Dependence of cathepsin L-induced coronary endothelial dysfunction upon activation of NAD(P)H oxidase

Cathepsin L is a cysteine protease that can generate endogenous endostatin in vascular and epithelial basement membranes and importantly participates in a variety of pathophysiological processes. The present study was designed to determine whether this cathepsin L-derived endogenous endostatin alters endothelium-dependent vasodilator responses in coronary arteries via NAD(P)H oxidase activation. In isolated and perfused small bovine coronary arteries, administration of cathepsin L (200 ng/ml) markedly attenuated endothelium-dependent vasodilator responses to bradykinin or A23187 by 56.16 ± 9.58% and 68.95 ± 10.32%, respectively.
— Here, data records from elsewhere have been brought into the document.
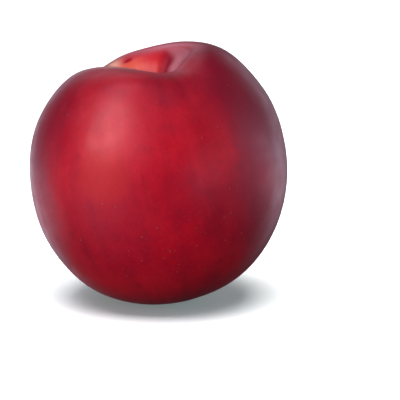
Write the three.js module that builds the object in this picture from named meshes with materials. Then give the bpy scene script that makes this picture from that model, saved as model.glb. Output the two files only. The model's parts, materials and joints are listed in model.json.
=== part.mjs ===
// A ripe nectarine, picked without its stalk: one solid that grew as one piece.
//
// Millimetres, +Z up. The origin is the middle of the small flat spot that the fruit rests on.
// The suture, the crease down one side of the fruit, faces -Y and is turned towards +X. The stem
// end leans towards -X, so the blossom end sits just clear of the ground on the +X side.

import * as THREE from 'three';
import { mergeVertices } from 'three/addons/utils/BufferGeometryUtils.js';

// ---------- Driving dimensions (millimetres and degrees) ----------

// The body. Its profile is a circle bent by a few harmonics of the angle from the stem: broad
// shoulders, full cheeks and a bottom that is a little flatter than a ball.
const bodyRadius = 35.6;
const profileHarmonics = [
  { times: 2, share: -0.0117 },
  { times: 3, share: -0.0144 },
  { times: 4, share: -0.0167 },
];
const cheekFullness = 0.007;     // the two cheeks stand out, the suture side and back fall in
const cheekSkew = 0.0154;        // the right cheek is fuller above and the left one below

// The raised ring of the shoulders round the stem cavity.
const shoulderHeight = 1.46;
const shoulderAngle = 32.3;      // from the stem's axis
const shoulderWidth = 15;
const shoulderToRight = 0.4;     // how much higher the ring is on the right
const shoulderToSuture = 0.9;    // and on the suture's side

// The stem cavity: an oval funnel, a little off the axis, its long way turned from the right
// towards the suture.
const cavityDepth = 10.9;
const cavityRadius = 7.8;
const cavityRoundness = 2.4;
const cavityStretch = 1.3;
const cavityTurn = 49;
const cavityRight = 1.2;
const cavityTowardsSuture = -0.9;

// The scar that the stalk left on the cavity's floor: a pit inside a low ring.
const scarRadius = 2.4;
const scarRingWidth = 0.9;
const scarRingHeight = 0.5;
const scarPitDepth = 0.7;

// The notch where the suture runs over the cavity's rim: a gentle slope on the left, a steep
// one on the right.
const notchDepth = 4.9;
const notchRight = 3;
const notchLeftWidth = 10.6;
const notchRightWidth = 6.2;
const notchTowardsSuture = 11.8;
const notchLength = 14.8;

// The shallower saddle in the rim on the side away from the suture.
const saddleDepth = 2;
const saddleLeft = 6;
const saddleWidth = 6.5;
const saddleBehind = 18.3;
const saddleLength = 12;

// The cavity, notch and saddle fade away below this height, over this reach up and down.
const topHeight = 6;
const topReach = 8;

// The suture: a fine crease from the notch down to the blossom end, fainter below.
const sutureDepthAbove = 0.16;
const sutureDepthBelow = 0.06;
const sutureWidth = 1.8;
const sutureStart = 4;           // how far out from the axis the crease begins
const sutureStartReach = 6;
const sutureDeepening = 8;       // the height where its depth is halfway from below to above
const sutureDeepeningReach = 16;

// The blossom end: a shallow dimple with a small point in the middle.
const dimpleDepth = 0.8;
const dimpleRadius = 2.8;
const pointHeight = 0.6;
const pointRadius = 1.2;
const underneathHeight = 20;     // how far below the fruit's middle the dimple's effect begins
const underneathReach = 8;

// How the fruit lies.
const sutureTurn = 25.3;         // the suture's turn from -Y towards +X
const stemLean = 10;             // the stem end's lean towards -X
const flatSink = 0.6;            // how much of the underside is pressed flat
const flatBlend = 0.12;          // half the height over which the flat spot rounds off

// The grid that covers the skin. Rows crowd together at both ends of the fruit and columns
// crowd together at the suture.
const columns = 84;
const rows = 56;
const rowCrowding = 0.45;
const columnCrowding = 0.4;

// ---------- Small shapes that the surface is made of ----------

// 1 at the centre, falling away to nothing over about twice the width.
function bell(distance, width) {
  return Math.exp(-((distance / width) ** 2));
}

// 0 below -reach, 1 above +reach, smooth in between.
function rampUp(distance, reach) {
  return THREE.MathUtils.smoothstep(distance, -reach, reach);
}

// ---------- The fruit in its own frame ----------
// The stem's axis is +Z, right is +X and the suture runs down the -Y side.

// Distance from the middle of the fruit to the skin, before the cavity and the creases.
function bodyReach(fromStem, fromSuture) {
  const outward = Math.sin(fromStem);
  const toRight = outward * Math.sin(fromSuture);
  const toSuture = outward * Math.cos(fromSuture);
  let swell = 1 + cheekFullness * (toSuture ** 2 - toRight ** 2);
  swell += cheekSkew * 2 * Math.cos(fromStem) * toRight;
  for (const { times, share } of profileHarmonics) {
    swell += share * Math.cos(times * fromStem);
  }
  const ring = bell(THREE.MathUtils.radToDeg(fromStem) - shoulderAngle, shoulderWidth);
  const lopsided = 1 + shoulderToRight * toRight + shoulderToSuture * toSuture;
  return bodyRadius * swell + shoulderHeight * ring * lopsided;
}

// Depth of the stem cavity and its scar under a point of the top.
function cavityDrop(right, towardsSuture) {
  const turn = THREE.MathUtils.degToRad(cavityTurn);
  const x = right - cavityRight;
  const y = towardsSuture - cavityTowardsSuture;
  const along = (x * Math.cos(turn) + y * Math.sin(turn)) / cavityStretch;
  const across = (y * Math.cos(turn) - x * Math.sin(turn)) * cavityStretch;
  const funnel = Math.exp(-((Math.hypot(along, across) / cavityRadius) ** cavityRoundness));
  const fromScar = Math.hypot(x, y);
  const ring = bell(fromScar - scarRadius, scarRingWidth);
  const pit = bell(fromScar, scarRadius / 2);
  return cavityDepth * funnel - scarRingHeight * ring + scarPitDepth * pit;
}

// Depth of the notch and the saddle in the cavity's rim.
function rimDrop(right, towardsSuture) {
  const x = right - notchRight;
  const notchWidth = x < 0 ? notchLeftWidth : notchRightWidth;
  const notch = bell(x, notchWidth) * bell(towardsSuture - notchTowardsSuture, notchLength);
  const saddle = bell(right + saddleLeft, saddleWidth)
    * bell(towardsSuture + saddleBehind, saddleLength);
  return notchDepth * notch + saddleDepth * saddle;
}

// Moves one point of the unit sphere onto the skin.
function placeOnSkin(point) {
  const fromStem = Math.acos(THREE.MathUtils.clamp(point.z, -1, 1));
  const fromSuture = Math.atan2(point.x, -point.y);
  point.multiplyScalar(bodyReach(fromStem, fromSuture));

  const right = point.x;
  const towardsSuture = -point.y;
  const onTop = rampUp(point.z - topHeight, topReach);
  point.z -= onTop * (cavityDrop(right, towardsSuture) + rimDrop(right, towardsSuture));

  const underneath = rampUp(-point.z - underneathHeight, underneathReach);
  const fromBlossom = Math.hypot(right, towardsSuture);
  const dimple = dimpleDepth * bell(fromBlossom, dimpleRadius);
  const tip = pointHeight * bell(fromBlossom, pointRadius);
  point.z += underneath * (dimple - tip);

  const onSutureSide = rampUp(towardsSuture - sutureStart, sutureStartReach);
  const above = rampUp(point.z - sutureDeepening, sutureDeepeningReach);
  const depth = THREE.MathUtils.lerp(sutureDepthBelow, sutureDepthAbove, above);
  const crease = depth * bell(right, sutureWidth) * onSutureSide;
  point.multiplyScalar(1 - crease / bodyRadius);
}

// ---------- The grid ----------

// Spreads the sphere's even rows and columns so that they crowd where the shape is finest.
function crowdGrid(point, rowShare, columnShare) {
  const fullTurn = 2 * Math.PI;
  const evenly = rowShare - rowCrowding * Math.sin(fullTurn * rowShare) / fullTurn;
  const fromStem = Math.PI * evenly;
  const aroundEvenly = fullTurn * columnShare;
  const fromSuture = aroundEvenly - columnCrowding * Math.sin(aroundEvenly);
  const outward = Math.sin(fromStem);
  point.set(outward * Math.sin(fromSuture), -outward * Math.cos(fromSuture), Math.cos(fromStem));
}

// Presses the underside flat at z = 0, rounding off into the skin over the blend's height.
function pressFlat(point) {
  if (point.z <= -flatBlend) {
    point.z = 0;
  } else if (point.z < flatBlend) {
    point.z = (point.z + flatBlend) ** 2 / (4 * flatBlend);
  }
}

// Calls change(point, index) on every vertex of a geometry and keeps what it did.
function reshape(geometry, change) {
  const positions = geometry.getAttribute('position');
  const point = new THREE.Vector3();
  for (let index = 0; index < positions.count; index += 1) {
    point.fromBufferAttribute(positions, index);
    change(point, index);
    positions.setXYZ(index, point.x, point.y, point.z);
  }
}

// The middle of the vertices that lie below a height.
function middleBelow(geometry, height) {
  const middle = new THREE.Vector3();
  let found = 0;
  reshape(geometry, (point) => {
    if (point.z < height) {
      middle.add(point);
      found += 1;
    }
  });
  return middle.divideScalar(found);
}

function fruitGeometry() {
  const sphere = new THREE.SphereGeometry(1, columns, rows);
  const gridShares = sphere.getAttribute('uv');
  reshape(sphere, (point, index) => {
    crowdGrid(point, 1 - gridShares.getY(index), gridShares.getX(index));
    placeOnSkin(point);
  });
  sphere.deleteAttribute('uv');
  sphere.deleteAttribute('normal');
  const skin = mergeVertices(sphere);

  skin.rotateZ(THREE.MathUtils.degToRad(sutureTurn));
  skin.rotateY(THREE.MathUtils.degToRad(-stemLean));
  skin.computeBoundingBox();
  skin.translate(0, 0, -flatSink - skin.boundingBox.min.z);
  const flatMiddle = middleBelow(skin, -flatBlend);
  skin.translate(-flatMiddle.x, -flatMiddle.y, 0);
  reshape(skin, pressFlat);
  skin.computeVertexNormals();
  return skin;
}

// ---------- The part ----------

const skinMaterial = new THREE.MeshStandardMaterial({
  color: 0x9e1a2e,
  roughness: 0.4,
  metalness: 0,
});

const nectarine = new THREE.Mesh(fruitGeometry(), skinMaterial);
nectarine.name = 'nectarine';

const part = new THREE.Group();
part.add(nectarine);

export default part;
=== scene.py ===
"""A ripe nectarine on a pale studio floor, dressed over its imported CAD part.

The skin is a finer copy of the CAD fruit: merged, turned into quads, smoothed, and given the
low relief that the CAD part leaves out. Its finish is one procedural material.
"""

import json
import math

import bpy
from mathutils import Matrix, Vector, noise

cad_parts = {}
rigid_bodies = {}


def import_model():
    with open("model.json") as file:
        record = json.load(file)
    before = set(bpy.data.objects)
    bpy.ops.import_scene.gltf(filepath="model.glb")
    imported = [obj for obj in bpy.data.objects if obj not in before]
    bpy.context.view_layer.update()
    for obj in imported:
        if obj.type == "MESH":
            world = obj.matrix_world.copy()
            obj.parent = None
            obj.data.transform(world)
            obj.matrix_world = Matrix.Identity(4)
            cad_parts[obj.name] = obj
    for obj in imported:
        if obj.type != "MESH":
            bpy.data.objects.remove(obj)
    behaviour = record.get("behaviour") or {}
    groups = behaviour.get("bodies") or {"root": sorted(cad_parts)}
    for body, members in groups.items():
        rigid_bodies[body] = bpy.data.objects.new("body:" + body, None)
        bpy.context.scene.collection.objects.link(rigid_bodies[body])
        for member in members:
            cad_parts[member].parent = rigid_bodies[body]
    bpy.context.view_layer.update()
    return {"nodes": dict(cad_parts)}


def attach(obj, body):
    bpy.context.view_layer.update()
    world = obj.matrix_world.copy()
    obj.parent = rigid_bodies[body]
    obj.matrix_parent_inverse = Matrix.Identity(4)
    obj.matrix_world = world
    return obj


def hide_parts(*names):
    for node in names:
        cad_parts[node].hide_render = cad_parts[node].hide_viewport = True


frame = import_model()
CAD_NODE = "nectarine"
BODY = "root"
PIECE = "nectarine_skin"

MILLIMETRE = 0.001

bl_info = {
    "name": "Ripe nectarine",
    "version": (1, 0, 0),
    "blender": (4, 5, 0),
    "location": "View3D > Sidebar > Nectarine",
    "description": "Dresses the CAD nectarine with its skin and sets up a small studio",
    "category": "Object",
}


# ---------- What a user would change ----------


class NectarineForm(bpy.types.PropertyGroup):
    """Low relief and the places of the fruit's features, in the fruit's own frame."""

    smoothing: bpy.props.IntProperty(
        name="Smoothing",
        description="Levels of Subdivision Surface on the merged copy",
        default=2,
        min=1,
        max=2,
    )
    undulation: bpy.props.FloatProperty(
        name="Undulation",
        description="Depth of the broad, slow waves of the flesh under the skin",
        default=0.17 * MILLIMETRE,
        precision=5,
        subtype="DISTANCE",
        unit="LENGTH",
    )
    undulation_size: bpy.props.FloatProperty(
        name="Undulation size",
        description="Distance over which the slow waves rise and fall",
        default=17 * MILLIMETRE,
        precision=5,
        subtype="DISTANCE",
        unit="LENGTH",
    )
    pucker: bpy.props.FloatProperty(
        name="Pucker",
        description="Depth of the radial folds inside the stem cavity",
        default=0.12 * MILLIMETRE,
        precision=5,
        subtype="DISTANCE",
        unit="LENGTH",
    )
    scar_radius: bpy.props.FloatProperty(
        name="Scar radius",
        description="Radius of the scar that the stalk left on the cavity's floor",
        default=2.4 * MILLIMETRE,
        precision=5,
        subtype="DISTANCE",
        unit="LENGTH",
    )
    scar_roughness: bpy.props.FloatProperty(
        name="Scar roughness",
        description="Depth of the torn fibres on the scar",
        default=0.22 * MILLIMETRE,
        precision=5,
        subtype="DISTANCE",
        unit="LENGTH",
    )
    blossom_radius: bpy.props.FloatProperty(
        name="Blossom radius",
        description="Radius of the dry patch round the blossom point",
        default=1.5 * MILLIMETRE,
        precision=5,
        subtype="DISTANCE",
        unit="LENGTH",
    )


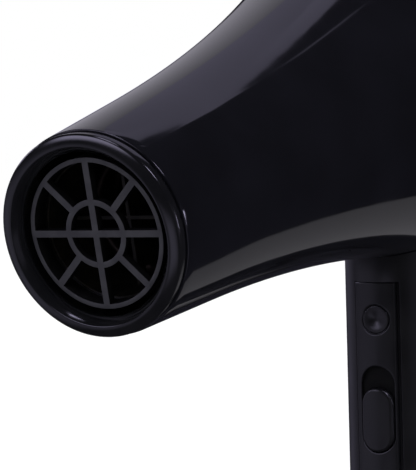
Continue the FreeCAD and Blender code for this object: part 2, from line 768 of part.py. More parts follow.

This inhibitory effect of cathepsin L on endothelium-dependent vasodilator responses could be significantly reversed by pre-incubation of the arteries with O2− scavenger, Tiron, or neutralizing anti-endostatin antibody. By fluorescent ELISA assay, cathepsin L dose-dependently increased endostatin production in coronary arteries. In situ high-speed dual wavelength switching fluorescent microscopic imaging showed that cathepsin L decreased bradykinin- and A23187-induced NO levels in the intact endothelium, but it had no effect on Ca2+ response to these vasodilators. This cathepsin L-induced reduction of NO was restored by the pretreatment of an anti-endostatin antibody. Electron spin resonance (ESR) analysis demonstrated that cathepsin L increased O2− production which could be markedly attenuated by the NAD(P)H oxidase inhibitors, apocynin or anti-endostatin antibody. It is concluded that endostatin could be endogenously produced in coronary arteries when cathepsin L is increased and that this cathepsin L-derived endostatin, if excessive, may result in endothelial dysfunction through enhanced production of O2− due to NAD(P)H oxidase activation.